Ethics, Shadow, and the Responsibility of Language in Modern Astrology
As the reach of astrology grows through social media, online platforms, and collective anxiety, so too does the responsibility of interpreting the skies. The words we choose as astrologers ripple. They land in tender places.
They shape perception, and perception shapes reality.
Astrology is not neutral. It is a lens, and the lens we offer others must be crafted with integrity and humility.
There is now a rising awareness of how astrology has sometimes been used to reinforce fear, fatalism, or rigid identities. Predictions of collapse, “doomed” charts, or collective catastrophe—though often well-intentioned—can bypass nuance and eclipse possibility.
We must acknowledge shadow without collapsing into it, speak to pain without re-traumatizing, and name challenge not as punishment or karma but as an invitation to agency and transformation.
This requires a shift from astrology as control to astrology as compassion.
It does not mean becoming vague or overly optimistic. It means becoming precise, soulful, and careful with the sacred tool we hold. It means asking:
- Am I offering insight or just echoing fear?
- Am I leaving room for the unknown, for the brilliance that defies the transit?
- Am I aware of the power my words carry?
The shadow of astrology is not in its content—it is in its delivery.
But when wielded with intention, astrology becomes a bridge between complexity and clarity, between past pain and future vision. It becomes a form of ethical storytelling. One that allows space for emergence, choice, and healing.
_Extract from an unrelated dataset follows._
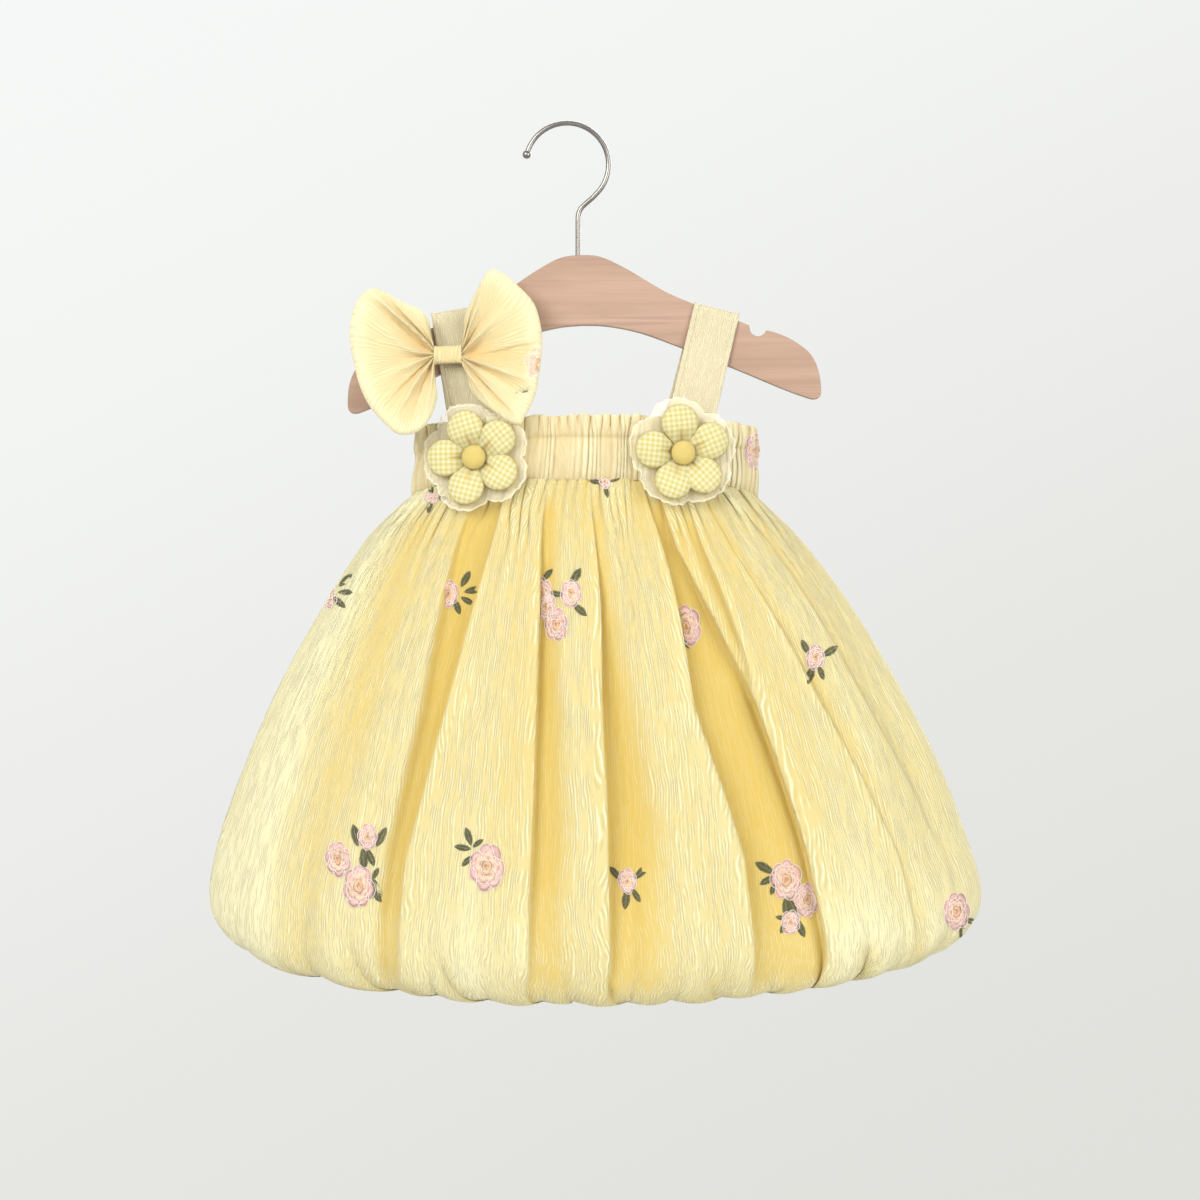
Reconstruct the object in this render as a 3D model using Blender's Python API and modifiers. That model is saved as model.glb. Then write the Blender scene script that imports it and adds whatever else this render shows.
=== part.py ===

To embody this ethic is to remember: the sky is not ours to control. It is ours to listen to.
The Future of Cosmic Identity: Astrology in an Emergent World
What is identity in a time of planetary upheaval and quantum awakening? Defining ourselves by singular roles or static traits is no longer enough. The self is softening. It is becoming multiple, relational, fluid. In this, astrology has a role not just as an interpreter, but as a midwife.
The future of cosmic identity is not about escaping the human—it is about expanding what human means. It invites us to see ourselves not as isolated beings, but as expressions of a greater field: entangled with Earth, stars, ancestors, and futures not yet lived.
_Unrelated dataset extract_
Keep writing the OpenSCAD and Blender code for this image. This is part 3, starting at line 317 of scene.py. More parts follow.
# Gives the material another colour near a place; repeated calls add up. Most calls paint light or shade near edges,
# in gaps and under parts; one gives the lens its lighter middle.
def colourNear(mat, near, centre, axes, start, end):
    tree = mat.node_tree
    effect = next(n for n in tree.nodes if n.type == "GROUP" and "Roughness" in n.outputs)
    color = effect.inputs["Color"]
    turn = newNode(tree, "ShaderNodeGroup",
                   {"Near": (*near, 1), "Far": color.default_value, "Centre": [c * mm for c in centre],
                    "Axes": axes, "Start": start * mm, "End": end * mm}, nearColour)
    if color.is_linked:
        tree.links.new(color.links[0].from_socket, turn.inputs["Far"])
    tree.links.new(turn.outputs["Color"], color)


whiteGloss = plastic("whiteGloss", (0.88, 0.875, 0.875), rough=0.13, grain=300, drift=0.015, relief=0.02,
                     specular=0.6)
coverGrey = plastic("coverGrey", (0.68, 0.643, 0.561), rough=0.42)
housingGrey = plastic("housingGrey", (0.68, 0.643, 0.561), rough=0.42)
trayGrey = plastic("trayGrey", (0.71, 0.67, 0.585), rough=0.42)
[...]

Astrology will increasingly serve as a language of interconnection. It will map not only transits and tendencies but timelines, possibilities, and paths of integration. It will be less about labeling and more about guiding, less about "you are" and more about "you're becoming."
The newer generations of astrologers are already pointing the way. They blend chart work with nervous system regulation, poetry, ritual, activism, and ecological wisdom. They are naming intersectionality. They are reclaiming myth. They are less concerned with mastery and more devoted to presence.
They ask different questions:
- What wants to be healed through this chart?
- What is this remembering?
- How can I serve the unfolding, not define it?
Astrology becomes a living praxis—a practice of conscious participation with the cosmos, not as something separate, but something within.
And cosmic identity? It ceases to be a fixed thing.
It becomes a rhythm. A weaving. A becoming.
It is a recognition that each of us is not just reading the stars but is a star story in motion.
A New Lens, A Wider Sky …
The invitation now is not to abandon tradition, but to expand it.
The wisdom of traditional astrology remains essential, but in this era, something more is being asked of us: to listen differently, to integrate new bodies, voices, and frequencies, to evolve our frameworks not from reaction but from curiosity and care.
Cosmic identity is not static. It is emergent.
It includes our stories, but it is not bound by them.
It moves through archetype, ancestry, intuition, and inquiry.
Astrology, when practiced with integrity and wonder, becomes a mirror that reflects the possible. It becomes a language of liberation.
The future of astrology will not be shaped solely by what we know.
It will be shaped by how we listen.
By what we allow ourselves to imagine.
And by how gently we guide others through the mystery.